On 6/8/06, Roman Nosov <rnosov(a)gmail.com> wrote:
Well it looks like my question about why some quotation marks do break
words and others don't will remain unanswered ("rareness" of high
numbered punctuation doesn't make it part of a word) … Anyway if such
level of supporting UTF-8 is sufficient for Mediawiki then Unicode
issue is "solved". Unicode über alles.
I think it was adequately explained - the reason why it isn't detected is
because the algorithm doesn't know it's a seperation character. So it's not
seperated. If the algorithm did know, it would be seperated properly.
So perhaps someone, like you, should submit a quick patch to that part of
the diff engine, as outlined by Tim, that makes it properly interpret that
code point. If there's a general rule or table in the Unicode standard then
implementing that might be an even better option.

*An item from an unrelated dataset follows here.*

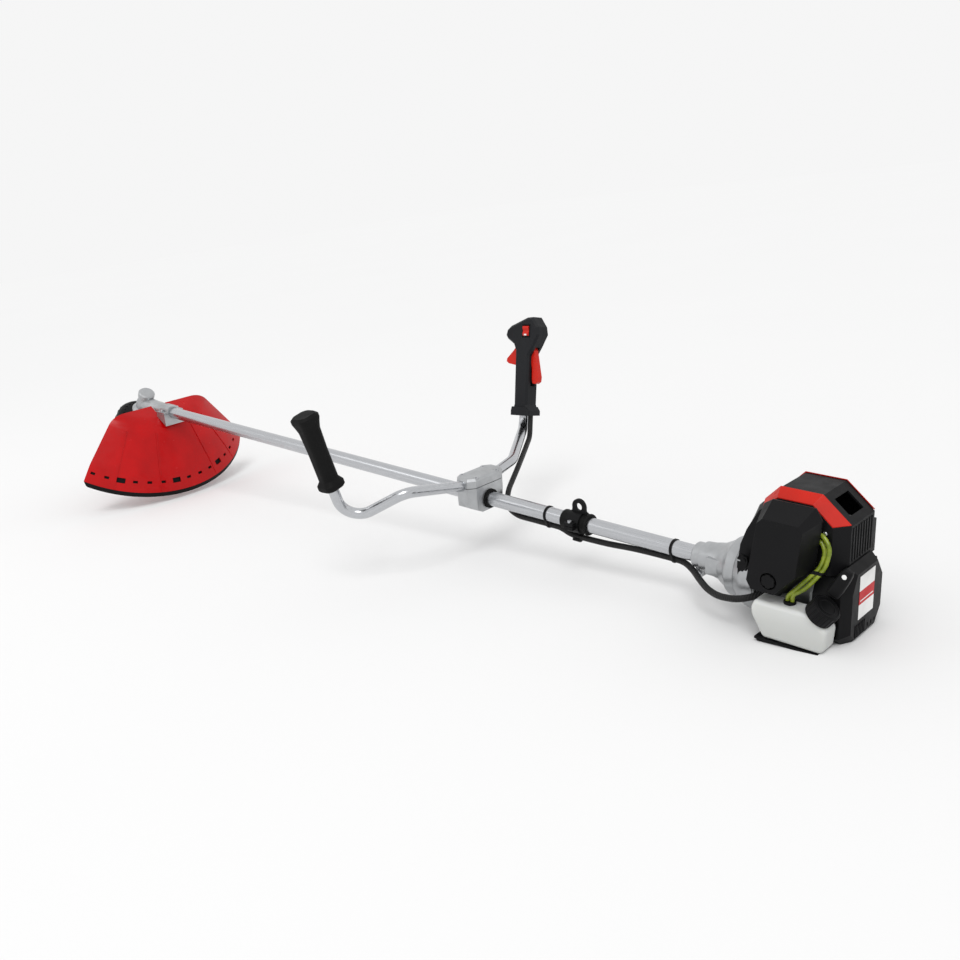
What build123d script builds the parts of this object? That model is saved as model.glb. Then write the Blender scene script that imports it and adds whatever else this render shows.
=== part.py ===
from build123d import *
import os
from math import atan2, cos, degrees, pi, radians, sin, tan

# Petrol brush cutter with a bull-horn handle, in millimetres.
# +X runs along the shaft toward the engine, +Y is the operator's right, +Z is up.
# Every piece is drawn with the shaft's axis on the X axis. save() then moves it, so that the
# finished origin is the centre of the harness eye.

os.makedirs("parts", exist_ok=True)

# ---------------------------------------------------------------- driving dimensions
FIT = 0.05                 # radial running clearance of a shaft in its bore
PART_GAP = 0.3             # gap between neighbours that don't touch

TUBE_R = 13.0
TUBE_WALL = 1.5
TUBE_FRONT = -1296.0       # end inside the gearbox neck
TUBE_BACK = 262.0          # end inside the clutch housing
DRIVE_SHAFT_R = 4.0

EYE_X = 4.0                # harness eye, on the hanger clamp
EYE_RISE = 28.0
EYE_BORE_R = 6.5
EYE_R = 13.5
EYE_FOOT_HALF = 15.0
EYE_WIDTH = 5.0

HEAD_X = -1360.0           # where the shaft's axis meets the output axis
HEAD_TILT = 30.0           # cutting plane against the shaft
PINION_TEETH = 14
GEAR_TEETH = 19

GUARD_CENTRE = -34.0       # middle of the guard's cone, behind the output axis
GUARD_FRONT = -1296.0      # flat front edge, across the shaft
GUARD_WALL = 2.6
GUARD_RIM_R = 268.0
GUARD_RIM = -74.0          # rim's height along the output axis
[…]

The unicode site, by the way, is
www.unicode.org and you can find a database
of unicode character properties here:
http://www.unicode.org/Public/UNIDATA/UnicodeData.txt
with information on interpreting them here:
http://ftp.lanet.lv/ftp/mirror/unicode/3.2-Update/UnicodeData-3.2.0.html
Enjoy!
--
Ben Garney
Torque Technologies Director
GarageGames.Com, Inc.